What is asked =
For this exercise, copy out each line of the material below that includes "code".

Dataset content =
○ ○ ○ ○ ○ ○ ○

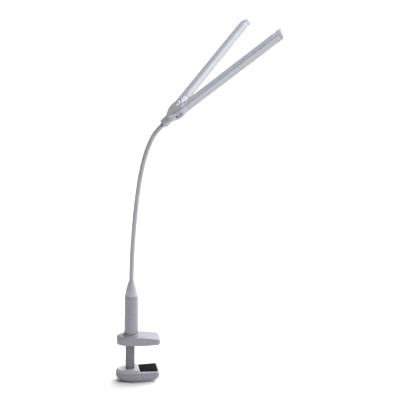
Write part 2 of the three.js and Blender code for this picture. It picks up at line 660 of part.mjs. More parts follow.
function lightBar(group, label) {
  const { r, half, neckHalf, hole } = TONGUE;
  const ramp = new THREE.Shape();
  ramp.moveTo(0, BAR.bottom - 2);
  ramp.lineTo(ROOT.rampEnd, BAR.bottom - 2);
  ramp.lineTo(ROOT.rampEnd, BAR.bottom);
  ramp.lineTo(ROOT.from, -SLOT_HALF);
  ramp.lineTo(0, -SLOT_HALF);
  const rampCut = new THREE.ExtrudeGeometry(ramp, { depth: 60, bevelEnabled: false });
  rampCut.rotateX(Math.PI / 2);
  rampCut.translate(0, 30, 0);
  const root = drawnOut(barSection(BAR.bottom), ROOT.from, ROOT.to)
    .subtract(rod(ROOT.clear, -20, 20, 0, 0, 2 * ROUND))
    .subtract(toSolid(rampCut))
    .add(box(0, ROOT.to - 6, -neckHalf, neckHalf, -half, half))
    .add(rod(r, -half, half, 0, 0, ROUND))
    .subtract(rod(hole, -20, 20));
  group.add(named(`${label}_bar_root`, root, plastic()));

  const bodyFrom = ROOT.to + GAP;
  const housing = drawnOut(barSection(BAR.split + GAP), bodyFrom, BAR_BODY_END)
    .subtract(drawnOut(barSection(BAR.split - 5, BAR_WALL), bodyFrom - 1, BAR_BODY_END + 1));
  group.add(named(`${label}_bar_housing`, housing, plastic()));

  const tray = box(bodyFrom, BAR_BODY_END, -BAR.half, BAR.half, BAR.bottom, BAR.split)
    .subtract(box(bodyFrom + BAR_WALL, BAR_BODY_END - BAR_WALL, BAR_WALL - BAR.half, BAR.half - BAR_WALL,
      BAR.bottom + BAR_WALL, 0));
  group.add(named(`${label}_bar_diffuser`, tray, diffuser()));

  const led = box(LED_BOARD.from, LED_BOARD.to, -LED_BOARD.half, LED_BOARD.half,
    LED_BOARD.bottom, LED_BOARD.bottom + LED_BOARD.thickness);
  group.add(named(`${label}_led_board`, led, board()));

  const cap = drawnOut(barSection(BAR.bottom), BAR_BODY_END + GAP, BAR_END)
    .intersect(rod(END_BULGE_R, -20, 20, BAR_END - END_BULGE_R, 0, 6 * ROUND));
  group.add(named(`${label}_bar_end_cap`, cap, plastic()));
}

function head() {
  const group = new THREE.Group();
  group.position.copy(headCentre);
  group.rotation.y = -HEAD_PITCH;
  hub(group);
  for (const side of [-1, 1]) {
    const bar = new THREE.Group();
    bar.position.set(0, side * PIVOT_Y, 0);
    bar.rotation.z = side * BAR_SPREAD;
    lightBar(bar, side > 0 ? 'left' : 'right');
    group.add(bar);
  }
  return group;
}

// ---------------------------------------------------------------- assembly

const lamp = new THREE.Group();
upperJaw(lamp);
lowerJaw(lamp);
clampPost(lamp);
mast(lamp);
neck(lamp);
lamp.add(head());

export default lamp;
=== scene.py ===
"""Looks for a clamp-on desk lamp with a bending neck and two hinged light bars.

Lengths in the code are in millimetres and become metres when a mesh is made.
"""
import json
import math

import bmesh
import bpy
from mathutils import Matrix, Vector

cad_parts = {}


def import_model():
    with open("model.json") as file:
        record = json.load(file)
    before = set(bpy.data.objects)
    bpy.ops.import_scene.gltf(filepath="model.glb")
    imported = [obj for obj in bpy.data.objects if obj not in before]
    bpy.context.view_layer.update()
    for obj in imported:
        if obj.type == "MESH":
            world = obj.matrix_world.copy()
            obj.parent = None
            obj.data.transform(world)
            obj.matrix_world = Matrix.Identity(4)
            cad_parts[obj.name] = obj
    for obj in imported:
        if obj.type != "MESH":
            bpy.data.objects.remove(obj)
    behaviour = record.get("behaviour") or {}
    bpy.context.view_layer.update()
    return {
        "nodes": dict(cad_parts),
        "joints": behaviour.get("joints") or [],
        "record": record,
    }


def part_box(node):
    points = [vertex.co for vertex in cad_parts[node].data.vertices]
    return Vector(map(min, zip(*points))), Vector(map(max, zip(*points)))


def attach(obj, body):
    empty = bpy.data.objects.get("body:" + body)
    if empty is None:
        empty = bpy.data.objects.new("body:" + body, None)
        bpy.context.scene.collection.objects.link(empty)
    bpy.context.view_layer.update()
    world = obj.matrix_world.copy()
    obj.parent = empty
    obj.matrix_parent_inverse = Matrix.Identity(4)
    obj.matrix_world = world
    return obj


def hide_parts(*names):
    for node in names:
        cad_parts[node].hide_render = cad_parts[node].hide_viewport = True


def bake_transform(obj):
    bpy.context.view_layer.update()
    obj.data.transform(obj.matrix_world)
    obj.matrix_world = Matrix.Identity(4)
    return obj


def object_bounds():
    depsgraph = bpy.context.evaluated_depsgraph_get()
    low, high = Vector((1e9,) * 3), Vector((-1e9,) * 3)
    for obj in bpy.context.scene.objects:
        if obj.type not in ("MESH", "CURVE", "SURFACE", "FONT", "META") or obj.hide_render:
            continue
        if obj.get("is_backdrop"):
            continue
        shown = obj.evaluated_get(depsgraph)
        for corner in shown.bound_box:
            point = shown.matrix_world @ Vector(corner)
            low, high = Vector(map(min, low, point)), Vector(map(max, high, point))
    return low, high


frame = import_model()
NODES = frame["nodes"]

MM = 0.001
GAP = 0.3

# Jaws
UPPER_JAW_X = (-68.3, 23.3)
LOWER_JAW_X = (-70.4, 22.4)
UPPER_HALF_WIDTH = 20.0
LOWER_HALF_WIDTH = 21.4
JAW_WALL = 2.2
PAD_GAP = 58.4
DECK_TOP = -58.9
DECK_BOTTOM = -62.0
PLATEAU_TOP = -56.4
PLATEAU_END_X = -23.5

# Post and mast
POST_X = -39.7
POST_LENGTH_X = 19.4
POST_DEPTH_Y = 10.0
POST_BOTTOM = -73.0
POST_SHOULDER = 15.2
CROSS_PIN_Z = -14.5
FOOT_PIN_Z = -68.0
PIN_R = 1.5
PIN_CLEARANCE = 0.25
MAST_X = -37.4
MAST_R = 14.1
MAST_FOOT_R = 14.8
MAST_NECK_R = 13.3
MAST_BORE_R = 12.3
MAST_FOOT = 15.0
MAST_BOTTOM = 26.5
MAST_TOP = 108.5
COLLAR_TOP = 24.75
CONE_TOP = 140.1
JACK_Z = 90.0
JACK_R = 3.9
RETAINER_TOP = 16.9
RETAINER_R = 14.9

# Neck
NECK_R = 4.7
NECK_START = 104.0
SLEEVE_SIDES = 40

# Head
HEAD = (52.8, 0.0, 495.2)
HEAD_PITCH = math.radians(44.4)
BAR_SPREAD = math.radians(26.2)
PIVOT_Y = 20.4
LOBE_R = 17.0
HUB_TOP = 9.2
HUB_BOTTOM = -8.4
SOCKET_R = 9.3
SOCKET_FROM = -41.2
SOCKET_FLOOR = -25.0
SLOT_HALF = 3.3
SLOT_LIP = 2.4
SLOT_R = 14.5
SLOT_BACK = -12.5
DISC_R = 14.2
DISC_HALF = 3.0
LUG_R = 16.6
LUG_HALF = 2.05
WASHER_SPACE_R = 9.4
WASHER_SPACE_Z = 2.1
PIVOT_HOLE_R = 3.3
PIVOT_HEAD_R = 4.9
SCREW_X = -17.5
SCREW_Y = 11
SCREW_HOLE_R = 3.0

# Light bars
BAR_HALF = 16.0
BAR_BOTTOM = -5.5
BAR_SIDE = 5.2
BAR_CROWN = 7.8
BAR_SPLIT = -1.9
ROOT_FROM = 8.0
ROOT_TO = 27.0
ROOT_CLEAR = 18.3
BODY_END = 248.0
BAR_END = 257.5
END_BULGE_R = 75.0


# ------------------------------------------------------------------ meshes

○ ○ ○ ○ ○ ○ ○

Correct answer =
Write part 2 of the three.js and Blender code for this picture. It picks up at line 660 of part.mjs. More parts follow.
Lengths in the code are in millimetres and become metres when a mesh is made.